Взрослые тогда только смеялись, явно позабыв пословицу, что устами младенца глаголет истина.

О Китае мне в детстве долго напоминали две вещи — коврик над моей кроваткой с фигурками картонных китайцев, обтянутых разноцветным шелком, они загадочно улыбались в своих длинных халатах с широкими рукавами. Потом в китайцах стали заводиться клопы, и коврик пришлось выбросить.

И еще монета с дырочкой, которую мама мне повесила на шею, как талисман. Эту монетку мне дал «на счастье» сам диктатор Чжан-Цзо-Линь, тогдашний властитель Северного Китая: мама как-то гуляла со мной в сеттельменте, встретила его случайно в окружении телохранителей и многочисленной свиты.

Диктатор соблаговолил обратить внимание на мою персону, потому что я был, как утверждала мама, очень красивым, и у меня были длинные льняные волосы, вьющиеся крупными кольцами.

После смерти мамы талисман куда-то затерялся, видимо, вместе с моим счастьем.

Еще от Китая сохранилась у меня до самой войны дворовая кличка Левка-Китаец.

Став взрослым, я о своем пребывании в Китае предпочитал не упоминать (так же, как и о некоторых других печальных фактах своей биографии) во избежание лишних вопросов в отделе кадров. В многочисленных анкетах, которые каждому приходилось заполнять, в графе «был ли за границей» я ставил прочерк либо писал: «в период Отечественной войны в составе советских войск». Эта предосторожность, возможно, спасла меня в свое время от вынужденного признания в связях и с Чжан-Цзо-Линем и с бывшим китайским императором, о чем и пойдет сейчас речь.

В Китае у меня была няня, которая воспитывала самого китайского императора! Она даже показывала родителям какую-то китайскую грамоту, подтверждавшую этот факт.

Но после того, как в 1911 году свергли императора, ее попросили из дворца, и бывшая аристократка запила с горя. Родители сразу это не обнаружили, а нянька свой порок, разумеется, скрывала, и вообще она вела себя с ними довольно надменно, как и подобало особе, близкой ко двору китайского императора.

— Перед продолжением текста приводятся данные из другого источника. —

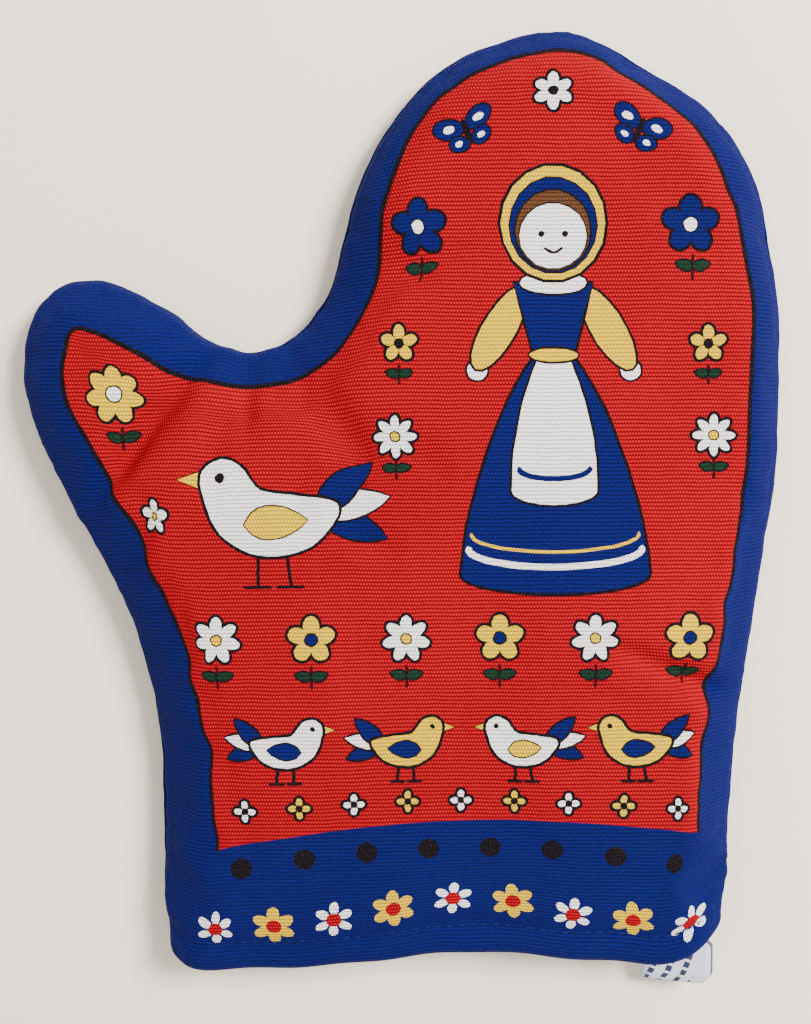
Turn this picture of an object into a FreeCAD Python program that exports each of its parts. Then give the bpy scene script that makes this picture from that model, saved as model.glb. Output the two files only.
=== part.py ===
import FreeCAD, Part
import math
import os

# A padded oven mitt lying on its back panel. Millimetres.
# +X is to the right (the thumb points to -X), +Y runs from the cuff to the fingertips,
# and +Z is up, out of the printed front. z = 0 is the face that the mitt rests on.

# Overall form
THICKNESS = 22.0        # front face to back face, lying relaxed
FRONT_ROUND = 14.0      # how softly the front rolls over to the seam
BACK_ROUND = 5.5        # the back is flatter, so it rolls up over a shorter way
SEAM_Z = 6.5            # height of the seam that joins the front to the back
CUFF_Y = -128.0         # the open edge where the hand goes in

# Layers, from the outside in
SHELL = 0.8             # canvas
BATTING = 3.4           # wadding
LINING = 0.6            # thin cotton
HEM_DEPTH = 12.0        # how far the canvas is turned up inside the cuff

# Sewing
SIDE_STITCH_IN = 2.3    # from the outline to the line that joins the panels
SIDE_STITCH_REACH = 1.0 # how far the thread stands above and below the seam
HEM_STITCH_UP = 8.5     # from the cuff's edge to its line of stitches
THREAD = 0.5            # thickness of all threads

# Care label: a folded ribbon, sewn by its ends to the side seam, inside the cuff
LABEL_ROOT_X = 84.3     # the line where it is sewn in, which is its hinge
LABEL_ROOT_Z = 11.0
LABEL_REACH = 16.5      # from the root to the centre of the rolled fold
LABEL_WIDTH = 21.0
LABEL_CLOTH = 0.3
LABEL_FOLD_R = 1.8
LABEL_SEWN = 2.0        # length at the root over which its two layers are one
LABEL_DROOP = 11.0      # degrees below level when it lies on the lining
LABEL_STITCHES = 5
LABEL_GAP = 0.4         # from its root to the ends of those stitches
LABEL_STITCH_REACH = 3.0        # enough to meet the cuff's inner wall
LABEL_STITCH_MARGIN = 1.5       # from the ends of the row to the edges of cuff and label

# The flat outline: corners with the radius that rounds each of them. The lower two are
# past the cuff, where the outline is cut off square.
CUFF_OVERRUN = 48.0
OUTLINE = [
    (48, 141, 41),
    (98, 110, 57),
    (108, 61, 67),
    (108, 15, 128),
    (96, -60, 200),
    (88, CUFF_Y - CUFF_OVERRUN, 25),
    (-69, CUFF_Y - CUFF_OVERRUN, 25),
    (-72, -49, 154),
    (-84, -13, 151),
    (-110, 38, 38),
    (-102, 73, 17),
    (-72, 65, 51),
    (-47, 41, 23),
    (-21, 62, 35),
    (-14, 95, 59),
    (4, 129, 59),
]

BATTING_OUT = SHELL
LINING_OUT = SHELL + BATTING
CAVITY_OUT = SHELL + BATTING + LINING
HEM_IN = CAVITY_OUT + SHELL
FAR = 400.0             # beyond everything
LEAST_ROUND = 0.2       # an edge rounded less than this is left square
CLOSE = 1e-3            # points nearer than this are one point


def rounded_wire(corners):
    """Close a flat outline of straight runs joined by tangent arcs."""
    arcs = []
    for i, (x, y, radius) in enumerate(corners):
        here = FreeCAD.Vector(x, y, 0)
        before = FreeCAD.Vector(*corners[i - 1][:2], 0)
        after = FreeCAD.Vector(*corners[(i + 1) % len(corners)][:2], 0)
        back = (before - here).normalize()
        on = (after - here).normalize()
        half = back.getAngle(on) / 2
        run = radius / math.tan(half)
        inward = (back + on).normalize()
        middle = here + inward * (radius / math.sin(half) - radius)
        arcs.append((here + back * run, middle, here + on * run))
    edges = []
    for i, (start, middle, end) in enumerate(arcs):
        edges.append(Part.Arc(start, middle, end).toShape())
        next_start = arcs[(i + 1) % len(arcs)][0]
        if (next_start - end).Length > CLOSE:
            edges.append(Part.makeLine(end, next_start))
    return Part.Wire(Part.__sortEdges__(edges))


def prism(inset, low, high):
    """The outline, moved in by inset, as a straight block from low to high."""
    wire = rounded_wire(OUTLINE)
    if inset:
        wire = wire.makeOffset2D(-inset)
    block = Part.Face(wire).extrude(FreeCAD.Vector(0, 0, high - low))
    block.translate(FreeCAD.Vector(0, 0, low))
    return block


def pillow(inset):
    """The mitt's outer form, moved in by inset on every side."""
    low = inset
    high = THICKNESS - inset
    block = prism(inset, low, high)
    for level, radius in ((high, FRONT_ROUND - inset), (low, BACK_ROUND - inset)):
        if radius < LEAST_ROUND:
            continue
        rim = [edge for edge in block.Edges
               if all(abs(vertex.Z - level) < CLOSE for vertex in edge.Vertexes)]
        block = block.makeFillet(radius, rim)
    return block


def slab(y_low, y_high, z_low=-FAR, z_high=FAR):
    """A block that keeps only a range of y and z."""
    corner = FreeCAD.Vector(-FAR, y_low, z_low)
    return Part.makeBox(2 * FAR, y_high - y_low, z_high - z_low, corner)


def split_at_seam(shape):
    """The front and back halves of a layer."""
    front = shape.common(slab(-FAR, FAR, SEAM_Z, FAR))
    back = shape.common(slab(-FAR, FAR, -FAR, SEAM_Z))
    return front, back


def shell_panels(outer, inner, cavity, hem_inner):
    """Canvas panels with the seam allowance inside and the hem turned in at the cuff."""
    skin = outer.cut(inner).common(slab(CUFF_Y, FAR))
    fold = inner.cut(hem_inner).common(slab(CUFF_Y, CUFF_Y + SHELL))
    turned = cavity.cut(hem_inner).common(slab(CUFF_Y + SHELL, CUFF_Y + HEM_DEPTH))
    allowance = prism(BATTING_OUT, SEAM_Z - SHELL, SEAM_Z + SHELL)
    allowance = allowance.cut(prism(LINING_OUT, SEAM_Z - SHELL, SEAM_Z + SHELL))
    allowance = allowance.common(slab(CUFF_Y + SHELL, FAR))
    whole = skin.fuse([fold, turned, allowance])
    return split_at_seam(whole), allowance


def side_seam_thread():
    """The line of thread that goes through both seam allowances."""
    low = SEAM_Z - SIDE_STITCH_REACH
    high = SEAM_Z + SIDE_STITCH_REACH
    ring = prism(SIDE_STITCH_IN, low, high).cut(prism(SIDE_STITCH_IN + THREAD, low, high))
    return ring.common(slab(CUFF_Y + SHELL, FAR))


def hem_thread(outer, hem_inner):
    """Needle thread outside the cuff and bobbin thread inside it, one loop each."""
    line = slab(CUFF_Y + HEM_STITCH_UP - THREAD / 2, CUFF_Y + HEM_STITCH_UP + THREAD / 2)
    needle = outer.cut(pillow(THREAD)).common(line)
    bobbin = pillow(HEM_IN - THREAD).cut(hem_inner).common(line)
    return Part.makeCompound(needle.Solids + bobbin.Solids)


def fold_outline(cloth, start, root):
    """Side view of the label in XZ: from half-height root at x = -start to a rolled fold."""
    radius = LABEL_FOLD_R - cloth
    lean = math.asin((radius - root) / (LABEL_REACH - start))
    touch_x = -LABEL_REACH + radius * math.sin(lean)
    touch_z = radius * math.cos(lean)
    top_root = FreeCAD.Vector(-start, 0, root)
    top_touch = FreeCAD.Vector(touch_x, 0, touch_z)
    tip = FreeCAD.Vector(-LABEL_REACH - radius, 0, 0)
    low_touch = FreeCAD.Vector(touch_x, 0, -touch_z)
    low_root = FreeCAD.Vector(-start, 0, -root)
    edges = [Part.makeLine(top_root, top_touch)]
    edges.append(Part.Arc(top_touch, tip, low_touch).toShape())
    edges.append(Part.makeLine(low_touch, low_root))
    edges.append(Part.makeLine(low_root, top_root))
    return Part.Wire(edges)


def care_label(end_y):
    """The folded ribbon, lying at its droop with its outer edge at end_y."""
    width = FreeCAD.Vector(0, LABEL_WIDTH, 0)
    gap_at_root = LABEL_CLOTH / 4
    outside = Part.Face(fold_outline(0, 0, LABEL_CLOTH)).extrude(width)
    inside = Part.Face(fold_outline(LABEL_CLOTH, LABEL_SEWN, gap_at_root)).extrude(width)
    ribbon = outside.cut(inside)
    hinge = FreeCAD.Vector(LABEL_ROOT_X, end_y, LABEL_ROOT_Z)
    ribbon.translate(hinge)
    ribbon.rotate(hinge, FreeCAD.Vector(0, 1, 0), -LABEL_DROOP)
    return ribbon


def label_thread(wall, end_y):
    """Short stitches from the cuff's inner wall to just short of the label's root."""
    wide = THREAD * 2
    first_y = CUFF_Y + LABEL_STITCH_MARGIN
    last_y = end_y + LABEL_WIDTH - LABEL_STITCH_MARGIN
    pitch = (last_y - first_y) / (LABEL_STITCHES - 1)
    stitches = []
    for i in range(LABEL_STITCHES):
        corner = FreeCAD.Vector(LABEL_ROOT_X + LABEL_GAP, first_y + i * pitch, LABEL_ROOT_Z - THREAD)
        stitch = Part.makeBox(LABEL_STITCH_REACH, wide, wide, corner)
        stitches += stitch.cut(wall).Solids[:1]
    return Part.makeCompound(stitches)


def save(name, shape):
    solids = shape.Solids
    whole = solids[0] if len(solids) == 1 else Part.makeCompound(solids)
    whole.exportStep("parts/" + name + ".step")
    box = whole.optimalBoundingBox(False)
    print("%-22s solids %2d valid %s volume %9.1f  x %.1f..%.1f y %.1f..%.1f z %.1f..%.1f" % (
        name, len(solids), whole.isValid(), whole.Volume,
        box.XMin, box.XMax, box.YMin, box.YMax, box.ZMin, box.ZMax))


os.makedirs("parts", exist_ok=True)

outer = pillow(0)
batting_form = pillow(BATTING_OUT)
lining_form = pillow(LINING_OUT)
cavity_form = pillow(CAVITY_OUT)
hem_form = pillow(HEM_IN)

(front_shell, back_shell), allowance = shell_panels(outer, batting_form, cavity_form, hem_form)
seam_thread = side_seam_thread()
cuff_thread = hem_thread(outer, hem_form)

batting = batting_form.cut(lining_form).common(slab(CUFF_Y + SHELL, FAR))
batting = batting.cut([allowance, seam_thread])
front_batting, back_batting = split_at_seam(batting)
lining = lining_form.cut(cavity_form).common(slab(CUFF_Y + SHELL, FAR))
front_lining, back_lining = split_at_seam(lining)

tip_y = outer.optimalBoundingBox(False).YMax
label_end_y = -tip_y
label = care_label(label_end_y)
label_stitching = label_thread(outer.cut(hem_form), label_end_y)

threads = [seam_thread, cuff_thread]
save("front_shell", front_shell.cut(threads))
save("back_shell", back_shell.cut(threads))
save("front_batting", front_batting)
save("back_batting", back_batting)
save("front_lining", front_lining)
save("back_lining", back_lining)
save("side_seam_stitching", seam_thread)
save("cuff_hem_stitching", cuff_thread)
save("care_label", label)
save("label_stitching", label_stitching)
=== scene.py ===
import bpy
import math
import numpy as np
from mathutils import Matrix, Vector
from mathutils.geometry import delaunay_2d_cdt
from mathutils.kdtree import KDTree


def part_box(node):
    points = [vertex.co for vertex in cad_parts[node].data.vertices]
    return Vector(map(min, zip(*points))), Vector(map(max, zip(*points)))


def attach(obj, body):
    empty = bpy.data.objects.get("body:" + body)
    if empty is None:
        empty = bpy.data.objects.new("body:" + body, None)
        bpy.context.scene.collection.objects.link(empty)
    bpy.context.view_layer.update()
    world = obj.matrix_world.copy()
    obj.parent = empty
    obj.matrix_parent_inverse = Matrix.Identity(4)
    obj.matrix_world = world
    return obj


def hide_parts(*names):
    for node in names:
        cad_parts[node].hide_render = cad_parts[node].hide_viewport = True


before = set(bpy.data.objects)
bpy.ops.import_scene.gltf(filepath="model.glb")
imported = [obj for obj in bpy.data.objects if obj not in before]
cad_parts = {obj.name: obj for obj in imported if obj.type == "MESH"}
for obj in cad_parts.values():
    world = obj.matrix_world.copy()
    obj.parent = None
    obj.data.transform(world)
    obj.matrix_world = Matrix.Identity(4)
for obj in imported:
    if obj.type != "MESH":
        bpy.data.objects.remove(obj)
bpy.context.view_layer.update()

# The looks of a padded oven mitt. Working lengths are millimetres in the CAD frame,
# and meshes are scaled to metres when they are made.
MM = 0.001


# ---------------------------------------------------------------- sizes from the frame

shell_low, shell_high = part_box("front_shell")
hem_low, hem_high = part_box("cuff_hem_stitching")
label_low, label_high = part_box("care_label")
CUFF_Y = shell_low.y / MM
SEAM_Z = shell_low.z / MM
TOP_Z = shell_high.z / MM
HEM_STITCH_Y = (hem_low.y + hem_high.y) / 2 / MM

# The mitt's outline is the CAD part's own: corners with the radius that rounds each of them.
# It is cut off at the cuff.
OUTLINE = [
    (48, 141, 41), (98, 110, 57), (108, 61, 67), (108, 15, 128), (96, -60, 200),
    (88, -176, 25), (-69, -176, 25), (-72, -49, 154), (-84, -13, 151), (-110, 38, 38),
    (-102, 73, 17), (-72, 65, 51), (-47, 41, 23), (-21, 62, 35), (-14, 95, 59), (4, 129, 59),
]

# Layers, measured inward from the outer surface
FRONT_ROUND = 14.5
BACK_ROUND = 7.0
CANVAS = 0.8
WADDING_OUT = 0.9
WADDING_IN = 4.1
LINING_OUT = 4.3
LINING_IN = 4.8
HEM_ROLL = 2.5          # radius of the fold at the cuff's edge
HEM_DEPTH = 12.0        # how far the canvas is turned up inside
HEM_END_Y = CUFF_Y + HEM_DEPTH
ROLL_Y = CUFF_Y + HEM_ROLL
ROLL_LENGTH = math.pi * HEM_ROLL
FLAP_Y = ROLL_Y - ROLL_LENGTH - (HEM_END_Y - ROLL_Y)


# ---------------------------------------------------------------- smooth steps and flat shapes

def step(low, high, x):
    """0 up to low, 1 from high on, and an even curve between."""
    t = np.clip((x - low) / (high - low), 0, 1)
    return t * t * (3 - 2 * t)


def bump(x, y, cx, cy, wide, tall=None):
    """A soft round hill of height 1."""
    tall = wide if tall is None else tall
    return np.exp(-((x - cx) / wide) ** 2 - ((y - cy) / tall) ** 2)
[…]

Мама за нее очень держалась — ведь няньки, воспитывавшие китайских императоров, на улице не валялись — и полностью ей доверяла. Моей маме очень льстило, что я воспитываюсь, как китайский император!

Она не подозревала, что эта старая обезьяна с маленькими ножками-копытцами ее обманывала и вместо того, чтобы водить меня в «высшее общество», где дети разговаривают только по-английски и по-французски, как она утверждала, таскала по портовым притонам и злачным местам, о которых в приличном семействе даже не принято упоминать.

Совершенно случайно мой папа это обнаружил, и няньку выгнали. В результате моего «императорского воспитания» я обучился, как попугай, ругаться почти на всех языках и подбирать валявшиеся на улице «чинарики».

Как я уже упоминал, я рано остался без мамы. Папа с таким усердием грыз гранит марксистско-ленинской науки, что не мог уделить мне времени, и в Москве у меня появилась новая няня, которая и занялась моим дальнейшим воспитанием. Она никогда императоров не воспитывала — только кур, телят, поросят и прочую живность, водившуюся в их хозяйстве до того момента, когда всю их деревню стали «сгонять в колхоз», как она выражалась.

Когда телят и поросят отобрали, она поехала в город и начала выращивать и воспитывать меня. Имя у нее было очень романтическое — звали ее Татьяной Лариной, и так же, как пушкинская героиня, она не привлекала своей красотой очей. Няню взяли еще при жизни мамы. Пришла она к нам неграмотная, в лаптях и деревенской одежде. Она долго не могла привыкнуть к городской жизни, ходила в церковь, постилась, говела.

Папу она так до конца и называла «хозяином». А когда мама, «хозяйка», умерла, няня поклялась Христом-Богом не бросать меня сиротинушку, пока я не подрасту. И хотя к ней однажды даже сватался пожарник, няня клятву не могла нарушить. Пожарник походил, походил и переключился на другой объект. Впоследствии он заделался большой шишкой, чуть ли не наркомом РСФСР, и няня, я думаю, в глубине души сожалела, что дала ему от ворот поворот.